The question becomes: is the user experience acceptable? And does the deferred queue work correctly? @ugur

What makes it worse at scale

Three factors compound as the group grows:

  1. Tree depth increases β€” MLS tree operations are O(logβ‚‚ n). At n=1000, each add/remove touches ~10 tree levels instead of ~7 at n=100. Individual operations get slower.

  2. CommitCandidate size grows β€” k proposals Γ— MLS proposal bytes + 1 commit. A 100-proposal candidate could be tens of KB. Larger messages take longer to propagate through Waku, eating into the freeze window.

  3. Welcome messages grow linearly β€” each new joiner gets a Welcome containing the full ratchet tree (~350KB at n=1000). If 50 people join in one batch, that’s ~17MB of Welcome traffic from the steward alone.

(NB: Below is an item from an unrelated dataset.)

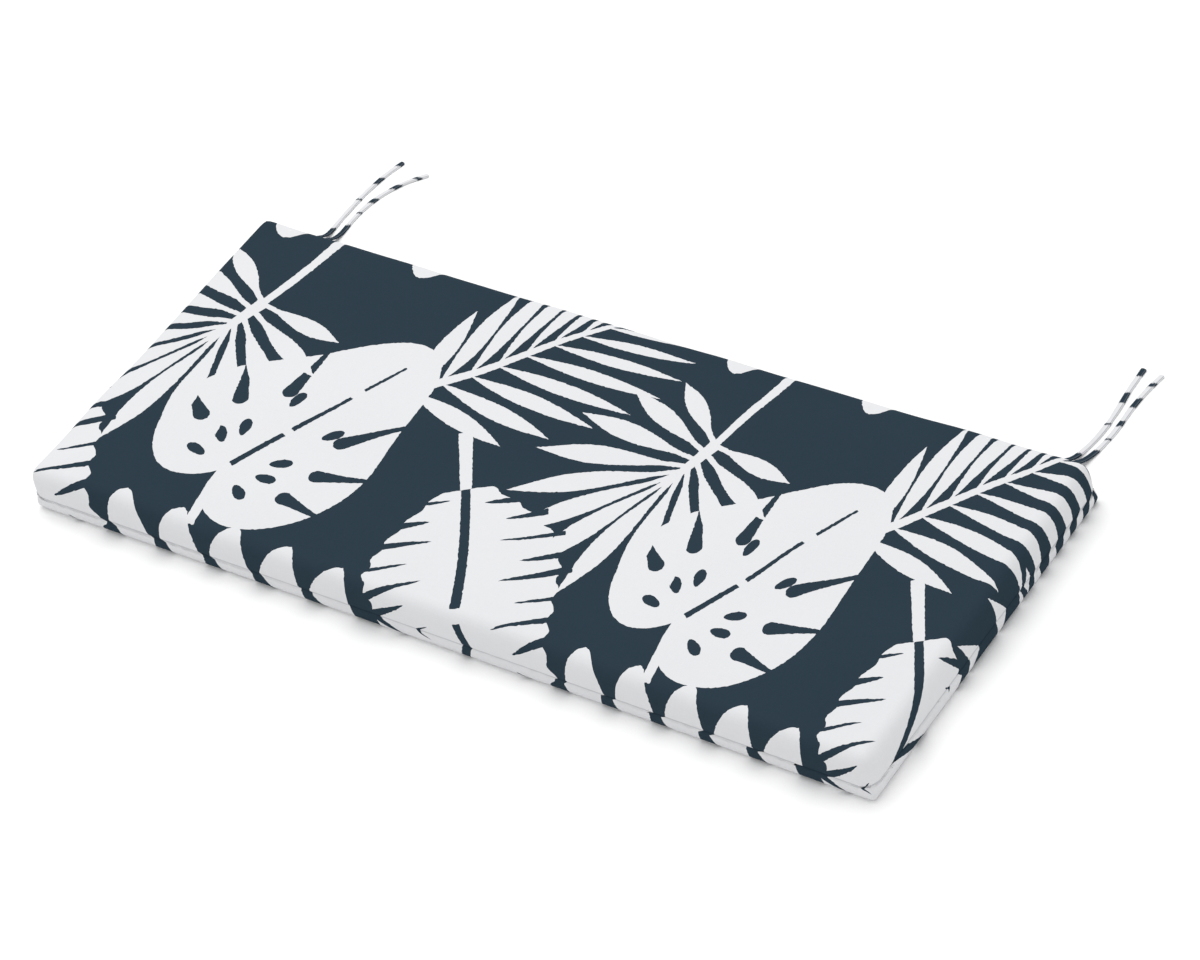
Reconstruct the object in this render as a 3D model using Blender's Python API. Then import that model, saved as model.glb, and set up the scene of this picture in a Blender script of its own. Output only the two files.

Timer tuning β€” finding the minimum epoch

All protocol timers derive from epoch_duration:

epoch_duration (default 30s)

  β”œβ”€β”€ freeze_duration = epoch / 2   ← this IS the protocol Ξ”
  β”œβ”€β”€ consensus_timeout = 15s       ← must finish before freeze
  └── join_timeout β‰ˆ 2 Γ— epoch

We want to find the minimum epoch that works for each group size. So we’d test:

  • Group sizes: n ∈ {200, 500, 750, 1000} (same as original experiment)
  • Epoch durations: {10, 15, 30, 60}s (which gives freeze Ξ” of {5, 7.5, 15, 30}s)

Questions for discussion

  • Does extending the experiment this way make sense alongside the network-level tests?
  • For join burst β€” what’s a realistic β€œspike” size? 10 joins? 100? And should we cap the batch size per epoch based on measurement A results?
  • The Welcome message grows linearly with group size (~350KB at n=1000). Should we measure whether Waku handles messages that large reliably?
  • The consensus timeout is hardcoded at 15s. If benchmarks show it needs more at large n, should it become configurable?
  • For the batch size limit β€” should excess proposals be deferred automatically to the next epoch, or should there be backpressure on proposal creation (e.g., reject new proposals when the queue is full)?